[INFORMATION SHOWN]
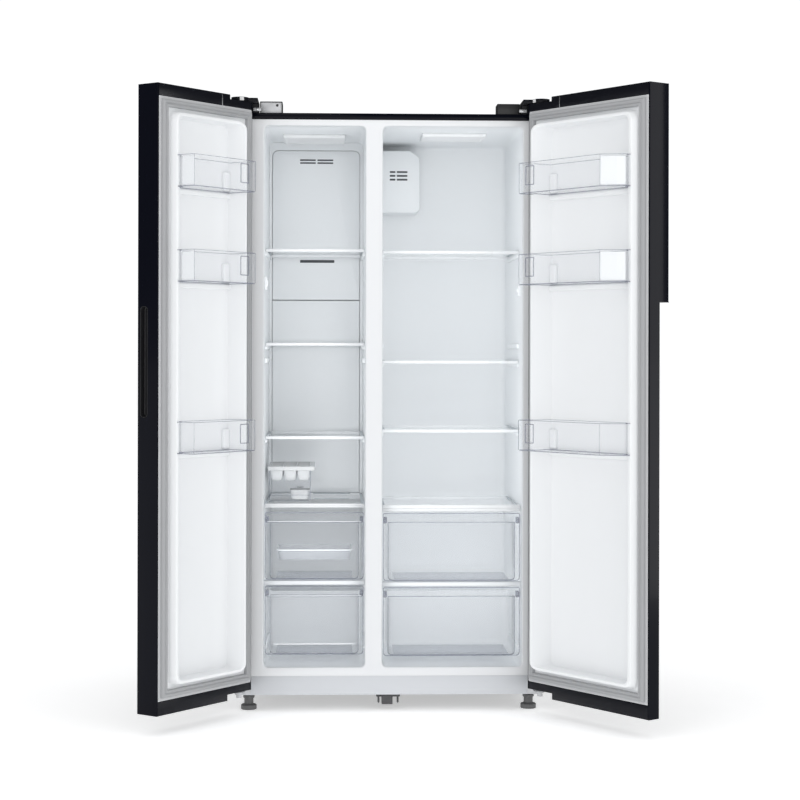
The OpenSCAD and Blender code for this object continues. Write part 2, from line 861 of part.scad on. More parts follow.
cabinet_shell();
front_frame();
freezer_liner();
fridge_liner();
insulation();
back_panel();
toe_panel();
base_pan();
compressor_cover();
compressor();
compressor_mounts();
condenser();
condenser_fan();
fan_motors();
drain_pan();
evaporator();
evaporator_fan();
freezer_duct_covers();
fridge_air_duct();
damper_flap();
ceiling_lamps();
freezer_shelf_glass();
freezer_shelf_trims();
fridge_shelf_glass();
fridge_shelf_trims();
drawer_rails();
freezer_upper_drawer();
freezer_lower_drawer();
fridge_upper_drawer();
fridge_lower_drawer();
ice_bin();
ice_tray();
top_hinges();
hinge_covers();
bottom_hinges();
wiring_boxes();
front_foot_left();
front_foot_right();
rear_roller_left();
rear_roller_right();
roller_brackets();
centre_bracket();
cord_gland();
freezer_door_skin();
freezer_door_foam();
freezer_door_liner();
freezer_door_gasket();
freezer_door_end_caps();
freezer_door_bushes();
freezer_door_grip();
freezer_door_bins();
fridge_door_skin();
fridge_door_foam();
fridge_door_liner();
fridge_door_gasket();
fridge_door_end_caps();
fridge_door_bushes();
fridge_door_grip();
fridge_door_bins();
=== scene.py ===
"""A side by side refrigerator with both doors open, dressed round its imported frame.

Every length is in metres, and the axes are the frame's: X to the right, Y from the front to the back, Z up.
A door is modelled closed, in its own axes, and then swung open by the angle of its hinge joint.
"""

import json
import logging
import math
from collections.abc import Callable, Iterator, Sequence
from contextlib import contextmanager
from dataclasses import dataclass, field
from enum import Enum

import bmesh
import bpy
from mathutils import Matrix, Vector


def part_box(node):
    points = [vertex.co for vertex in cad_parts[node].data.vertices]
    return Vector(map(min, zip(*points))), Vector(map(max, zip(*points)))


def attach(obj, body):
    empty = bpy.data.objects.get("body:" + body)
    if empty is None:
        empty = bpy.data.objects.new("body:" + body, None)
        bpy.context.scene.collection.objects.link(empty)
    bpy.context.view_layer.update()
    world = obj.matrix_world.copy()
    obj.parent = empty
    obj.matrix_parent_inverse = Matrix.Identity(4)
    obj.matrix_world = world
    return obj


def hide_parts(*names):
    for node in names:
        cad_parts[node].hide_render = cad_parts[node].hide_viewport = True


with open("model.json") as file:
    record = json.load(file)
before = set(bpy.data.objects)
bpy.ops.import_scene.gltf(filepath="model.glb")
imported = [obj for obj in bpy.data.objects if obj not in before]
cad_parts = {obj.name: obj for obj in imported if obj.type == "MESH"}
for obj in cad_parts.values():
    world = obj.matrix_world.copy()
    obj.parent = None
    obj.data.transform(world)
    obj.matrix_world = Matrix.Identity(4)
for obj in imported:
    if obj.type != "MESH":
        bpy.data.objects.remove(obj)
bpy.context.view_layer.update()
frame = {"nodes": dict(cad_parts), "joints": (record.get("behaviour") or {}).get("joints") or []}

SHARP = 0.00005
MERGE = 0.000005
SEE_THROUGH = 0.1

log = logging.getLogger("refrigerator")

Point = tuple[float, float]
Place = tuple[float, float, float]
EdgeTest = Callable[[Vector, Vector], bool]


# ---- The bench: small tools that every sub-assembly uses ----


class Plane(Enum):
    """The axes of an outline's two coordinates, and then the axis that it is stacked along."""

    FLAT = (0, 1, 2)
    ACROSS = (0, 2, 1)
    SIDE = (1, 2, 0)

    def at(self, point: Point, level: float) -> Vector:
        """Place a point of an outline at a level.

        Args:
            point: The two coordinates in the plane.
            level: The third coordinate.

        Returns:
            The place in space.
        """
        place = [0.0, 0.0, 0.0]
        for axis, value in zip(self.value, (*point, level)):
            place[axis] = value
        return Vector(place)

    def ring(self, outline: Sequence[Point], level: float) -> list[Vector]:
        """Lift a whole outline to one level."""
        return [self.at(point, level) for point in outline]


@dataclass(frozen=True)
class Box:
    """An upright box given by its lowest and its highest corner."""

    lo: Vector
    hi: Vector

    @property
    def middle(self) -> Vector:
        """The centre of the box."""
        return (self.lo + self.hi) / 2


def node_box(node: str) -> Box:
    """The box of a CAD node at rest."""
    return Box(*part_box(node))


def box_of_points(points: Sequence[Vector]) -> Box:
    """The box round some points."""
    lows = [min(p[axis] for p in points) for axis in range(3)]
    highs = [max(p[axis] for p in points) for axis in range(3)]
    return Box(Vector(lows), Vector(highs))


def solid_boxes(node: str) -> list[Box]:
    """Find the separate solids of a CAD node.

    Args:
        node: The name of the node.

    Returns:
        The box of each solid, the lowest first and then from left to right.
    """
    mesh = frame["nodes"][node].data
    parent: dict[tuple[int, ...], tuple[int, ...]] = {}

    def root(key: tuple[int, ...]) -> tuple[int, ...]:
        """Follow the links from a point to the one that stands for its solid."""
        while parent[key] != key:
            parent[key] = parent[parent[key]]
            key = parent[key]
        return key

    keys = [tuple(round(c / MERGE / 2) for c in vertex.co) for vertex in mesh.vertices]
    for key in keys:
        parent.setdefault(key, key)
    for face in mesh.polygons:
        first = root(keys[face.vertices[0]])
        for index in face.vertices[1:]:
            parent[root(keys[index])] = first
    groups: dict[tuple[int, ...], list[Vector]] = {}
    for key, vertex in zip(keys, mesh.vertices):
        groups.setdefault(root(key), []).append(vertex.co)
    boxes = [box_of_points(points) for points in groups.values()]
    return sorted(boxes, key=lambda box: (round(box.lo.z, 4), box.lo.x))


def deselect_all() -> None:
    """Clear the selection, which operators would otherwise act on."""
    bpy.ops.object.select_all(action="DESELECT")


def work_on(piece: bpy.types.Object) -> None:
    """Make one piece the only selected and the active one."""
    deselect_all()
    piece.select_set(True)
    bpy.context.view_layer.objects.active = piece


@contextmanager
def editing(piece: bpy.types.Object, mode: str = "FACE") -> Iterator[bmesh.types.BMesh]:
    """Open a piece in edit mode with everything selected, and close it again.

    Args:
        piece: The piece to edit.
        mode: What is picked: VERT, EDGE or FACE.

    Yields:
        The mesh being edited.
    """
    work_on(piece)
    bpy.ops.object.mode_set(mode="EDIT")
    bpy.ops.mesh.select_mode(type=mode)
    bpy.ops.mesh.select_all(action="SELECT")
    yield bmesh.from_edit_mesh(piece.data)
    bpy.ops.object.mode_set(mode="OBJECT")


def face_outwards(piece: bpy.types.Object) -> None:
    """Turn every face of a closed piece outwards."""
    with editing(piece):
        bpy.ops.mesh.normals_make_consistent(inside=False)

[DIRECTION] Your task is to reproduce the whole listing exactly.

[WORKED SOLUTION]
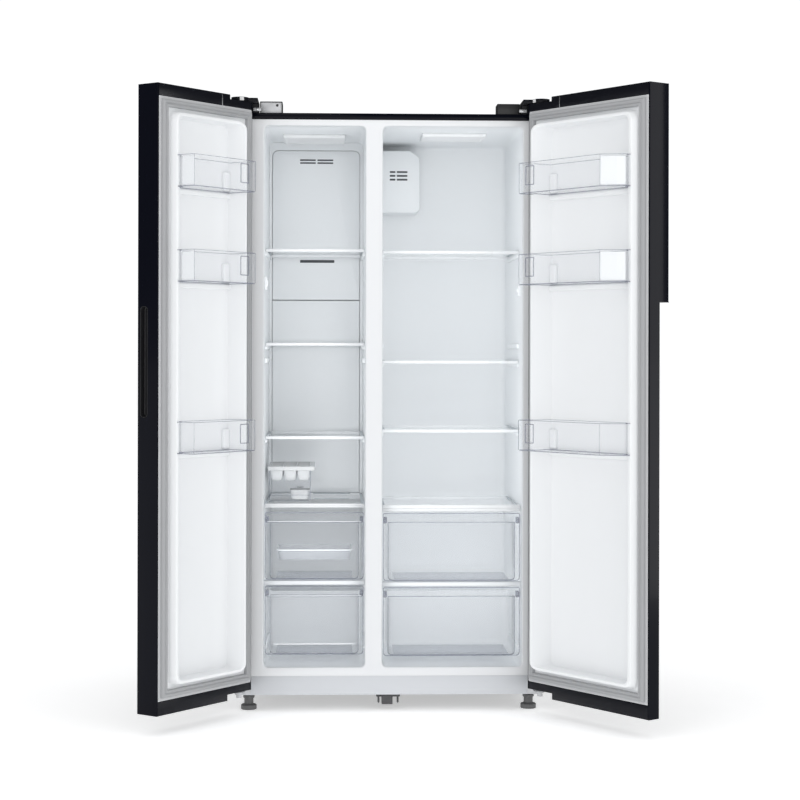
The OpenSCAD and Blender code for this object continues. Write part 2, from line 861 of part.scad on. More parts follow.
cabinet_shell();
front_frame();
freezer_liner();
fridge_liner();
insulation();
back_panel();
toe_panel();
base_pan();
compressor_cover();
compressor();
compressor_mounts();
condenser();
condenser_fan();
fan_motors();
drain_pan();
evaporator();
evaporator_fan();
freezer_duct_covers();
fridge_air_duct();
damper_flap();
ceiling_lamps();
freezer_shelf_glass();
freezer_shelf_trims();
fridge_shelf_glass();
fridge_shelf_trims();
drawer_rails();
freezer_upper_drawer();
freezer_lower_drawer();
fridge_upper_drawer();
fridge_lower_drawer();
ice_bin();
ice_tray();
top_hinges();
hinge_covers();
bottom_hinges();
wiring_boxes();
front_foot_left();
front_foot_right();
rear_roller_left();
rear_roller_right();
roller_brackets();
centre_bracket();
cord_gland();
freezer_door_skin();
freezer_door_foam();
freezer_door_liner();
freezer_door_gasket();
freezer_door_end_caps();
freezer_door_bushes();
freezer_door_grip();
freezer_door_bins();
fridge_door_skin();
fridge_door_foam();
fridge_door_liner();
fridge_door_gasket();
fridge_door_end_caps();
fridge_door_bushes();
fridge_door_grip();
fridge_door_bins();
=== scene.py ===
"""A side by side refrigerator with both doors open, dressed round its imported frame.

Every length is in metres, and the axes are the frame's: X to the right, Y from the front to the back, Z up.
A door is modelled closed, in its own axes, and then swung open by the angle of its hinge joint.
"""

import json
import logging
import math
from collections.abc import Callable, Iterator, Sequence
from contextlib import contextmanager
from dataclasses import dataclass, field
from enum import Enum

import bmesh
import bpy
from mathutils import Matrix, Vector


def part_box(node):
    points = [vertex.co for vertex in cad_parts[node].data.vertices]
    return Vector(map(min, zip(*points))), Vector(map(max, zip(*points)))


def attach(obj, body):
    empty = bpy.data.objects.get("body:" + body)
    if empty is None:
        empty = bpy.data.objects.new("body:" + body, None)
        bpy.context.scene.collection.objects.link(empty)
    bpy.context.view_layer.update()
    world = obj.matrix_world.copy()
    obj.parent = empty
    obj.matrix_parent_inverse = Matrix.Identity(4)
    obj.matrix_world = world
    return obj


def hide_parts(*names):
    for node in names:
        cad_parts[node].hide_render = cad_parts[node].hide_viewport = True


with open("model.json") as file:
    record = json.load(file)
before = set(bpy.data.objects)
bpy.ops.import_scene.gltf(filepath="model.glb")
imported = [obj for obj in bpy.data.objects if obj not in before]
cad_parts = {obj.name: obj for obj in imported if obj.type == "MESH"}
for obj in cad_parts.values():
    world = obj.matrix_world.copy()
    obj.parent = None
    obj.data.transform(world)
    obj.matrix_world = Matrix.Identity(4)
for obj in imported:
    if obj.type != "MESH":
        bpy.data.objects.remove(obj)
bpy.context.view_layer.update()
frame = {"nodes": dict(cad_parts), "joints": (record.get("behaviour") or {}).get("joints") or []}

SHARP = 0.00005
MERGE = 0.000005
SEE_THROUGH = 0.1

log = logging.getLogger("refrigerator")

Point = tuple[float, float]
Place = tuple[float, float, float]
EdgeTest = Callable[[Vector, Vector], bool]


# ---- The bench: small tools that every sub-assembly uses ----


class Plane(Enum):
    """The axes of an outline's two coordinates, and then the axis that it is stacked along."""

    FLAT = (0, 1, 2)
    ACROSS = (0, 2, 1)
    SIDE = (1, 2, 0)

    def at(self, point: Point, level: float) -> Vector:
        """Place a point of an outline at a level.

        Args:
            point: The two coordinates in the plane.
            level: The third coordinate.

        Returns:
            The place in space.
        """
        place = [0.0, 0.0, 0.0]
        for axis, value in zip(self.value, (*point, level)):
            place[axis] = value
        return Vector(place)

    def ring(self, outline: Sequence[Point], level: float) -> list[Vector]:
        """Lift a whole outline to one level."""
        return [self.at(point, level) for point in outline]


@dataclass(frozen=True)
class Box:
    """An upright box given by its lowest and its highest corner."""

    lo: Vector
    hi: Vector

    @property
    def middle(self) -> Vector:
        """The centre of the box."""
        return (self.lo + self.hi) / 2


def node_box(node: str) -> Box:
    """The box of a CAD node at rest."""
    return Box(*part_box(node))


def box_of_points(points: Sequence[Vector]) -> Box:
    """The box round some points."""
    lows = [min(p[axis] for p in points) for axis in range(3)]
    highs = [max(p[axis] for p in points) for axis in range(3)]
    return Box(Vector(lows), Vector(highs))


def solid_boxes(node: str) -> list[Box]:
    """Find the separate solids of a CAD node.

    Args:
        node: The name of the node.

    Returns:
        The box of each solid, the lowest first and then from left to right.
    """
    mesh = frame["nodes"][node].data
    parent: dict[tuple[int, ...], tuple[int, ...]] = {}

    def root(key: tuple[int, ...]) -> tuple[int, ...]:
        """Follow the links from a point to the one that stands for its solid."""
        while parent[key] != key:
            parent[key] = parent[parent[key]]
            key = parent[key]
        return key

    keys = [tuple(round(c / MERGE / 2) for c in vertex.co) for vertex in mesh.vertices]
    for key in keys:
        parent.setdefault(key, key)
    for face in mesh.polygons:
        first = root(keys[face.vertices[0]])
        for index in face.vertices[1:]:
            parent[root(keys[index])] = first
    groups: dict[tuple[int, ...], list[Vector]] = {}
    for key, vertex in zip(keys, mesh.vertices):
        groups.setdefault(root(key), []).append(vertex.co)
    boxes = [box_of_points(points) for points in groups.values()]
    return sorted(boxes, key=lambda box: (round(box.lo.z, 4), box.lo.x))


def deselect_all() -> None:
    """Clear the selection, which operators would otherwise act on."""
    bpy.ops.object.select_all(action="DESELECT")


def work_on(piece: bpy.types.Object) -> None:
    """Make one piece the only selected and the active one."""
    deselect_all()
    piece.select_set(True)
    bpy.context.view_layer.objects.active = piece


@contextmanager
def editing(piece: bpy.types.Object, mode: str = "FACE") -> Iterator[bmesh.types.BMesh]:
    """Open a piece in edit mode with everything selected, and close it again.

    Args:
        piece: The piece to edit.
        mode: What is picked: VERT, EDGE or FACE.

    Yields:
        The mesh being edited.
    """
    work_on(piece)
    bpy.ops.object.mode_set(mode="EDIT")
    bpy.ops.mesh.select_mode(type=mode)
    bpy.ops.mesh.select_all(action="SELECT")
    yield bmesh.from_edit_mesh(piece.data)
    bpy.ops.object.mode_set(mode="OBJECT")


def face_outwards(piece: bpy.types.Object) -> None:
    """Turn every face of a closed piece outwards."""
    with editing(piece):
        bpy.ops.mesh.normals_make_consistent(inside=False)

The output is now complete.